Supplied data ▸
★ ★ ★

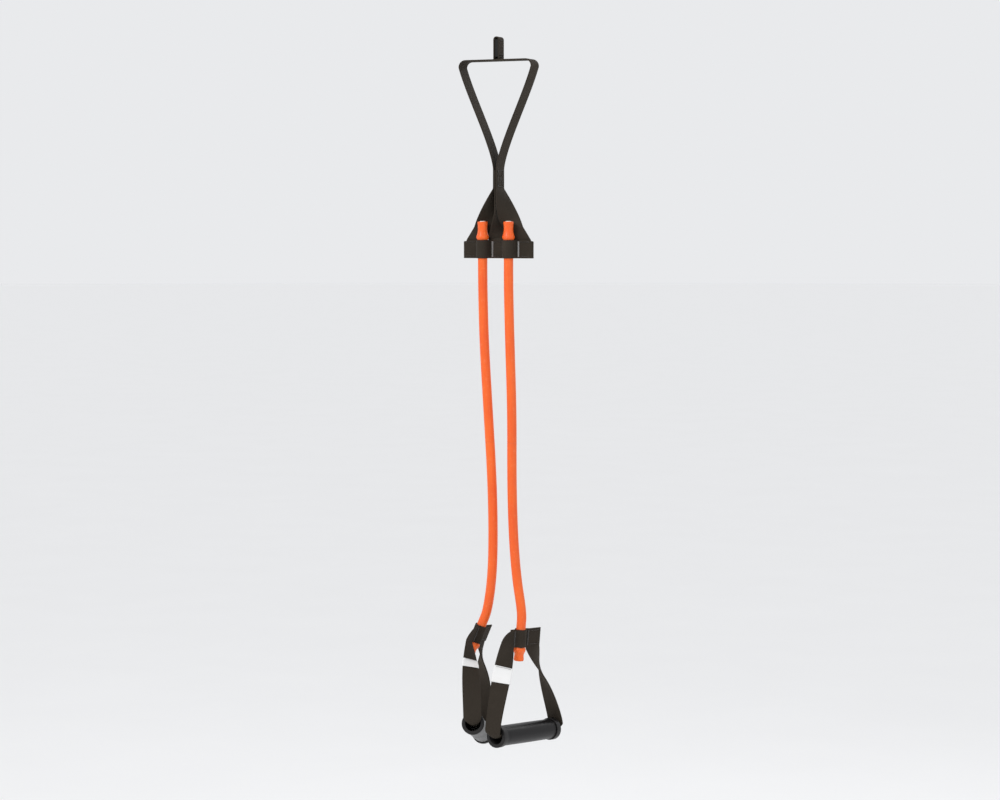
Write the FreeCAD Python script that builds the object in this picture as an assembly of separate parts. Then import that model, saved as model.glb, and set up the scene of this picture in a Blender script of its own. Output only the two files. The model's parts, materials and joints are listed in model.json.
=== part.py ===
"""Two-tube resistance band with a hook loop, an anchor bar and two D-shaped handles.

Row frame, in millimetres: the origin is the middle of the hook loop's inner top, X runs along
the anchor bar, Y goes away from the front and Z is up. The band hangs from its loop.
"""
import FreeCAD
import Part
import math
import os
from FreeCAD import Vector as V

# Webbing
WEB_WIDTH = 25.0
WEB_THICK = 1.8
SOFT_GAP = 0.3          # clearance between soft pieces, and round anything they hold

# Anchor strap: a loop, a sewn neck, two strands that flare to the bar
LOOP_SPAN = 110.0       # width of the loop's top, outside
LOOP_DROP = 146.0       # inner top of the loop to the neck
LOOP_CORNER = 9.0       # radius of the bend over each hook
NECK_LENGTH = 27.0
FACE_ON = 18.0          # height over which a side strand stays face-on above the bar
CENTRE_TURN = 45.0      # height over which the centre strand turns its quarter
FLARE_STEPS = 8         # sections in a strand's turn
FLARE_DROP = 70.0       # bottom of the neck to the top of the bar
BAR_LENGTH = 105.0
BUTT_GAP = 0.6          # between the cut ends of the bar's wrap
TUNNEL_FOOT = 2.6       # from a tunnel's side to where the webbing lies flat

# Stop tab on the loop's top
TAB_WIDTH = 17.0
TAB_HEIGHT = 31.0
TAB_FOLD = 5.0          # thickness of the folded tab's core

# Tubes
TUBE_OD = 13.0
TUBE_ID = 6.5
TUBE_SPACING = 39.0
TUBE_FORWARD = 9.9      # middle of a tube in front of the strands
BULGE_OD = 17.5         # where the plug's bulb spreads the tube
WAIST_OD = 12.8
RIM_OD = 14.2           # round the plug's head at the tube's end
TOP_STUB = 25.0         # tube above the bar
BOTTOM_STUB = 19.0      # tube below a handle's yoke
PLUG_GAP = 0.3
PLUG_PROUD = 0.8        # plug's head past the tube's end
TUBE_APPROACH = 20.0    # straight run into a yoke
TUBE_STANDOFF = 3.0     # swept tube ends this far above a yoke and below the bar's top

# Handles
FRONT_TAIL = 34.5       # middle of the yoke to the cut end of the near layer
BACK_TAIL = 17.0        # and to that of the layer behind it
FOLD_RADIUS = 1.0       # inner radius where webbing turns in its own plane at a yoke's shoulder
SHOULDER_END = 14.0     # degrees from flat at which a shoulder's turn ends
YOKE_TO_GRIP = 133.0    # middle of the yoke to the grip's axis
GRIP_LENGTH = 131.0
GRIP_OD = 28.0
GRIP_BORE = 21.0
COLLAR_WALL = 1.5       # of the collar round the grip
COLLAR_OD = GRIP_OD + 2 * COLLAR_WALL
COLLAR_LENGTH = 9.0
COLLAR_LIP = 2.0        # thickness of the collar in front of the grip's end
COLLAR_GAP = 0.05       # collar on grip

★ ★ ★

Print, please, the lines from the first line of the material through the line that contains "two D-shaped handles.", exactly as written and with nothing added.

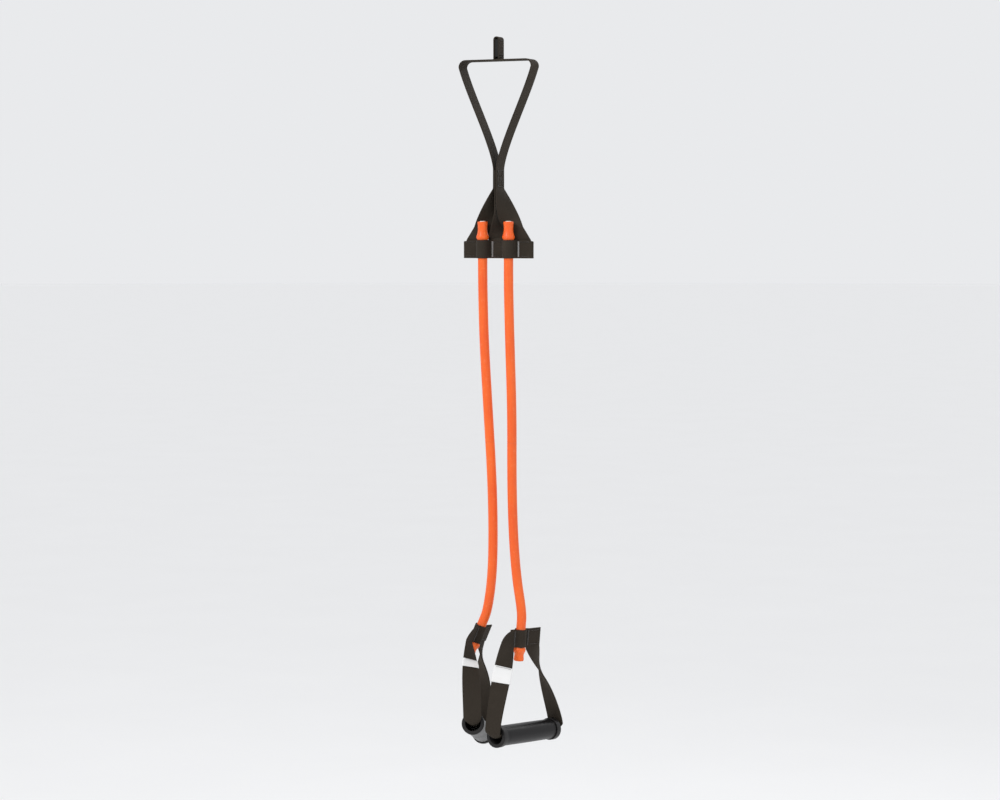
Write the FreeCAD Python script that builds the object in this picture as an assembly of separate parts. Then import that model, saved as model.glb, and set up the scene of this picture in a Blender script of its own. Output only the two files. The model's parts, materials and joints are listed in model.json.
=== part.py ===
"""Two-tube resistance band with a hook loop, an anchor bar and two D-shaped handles.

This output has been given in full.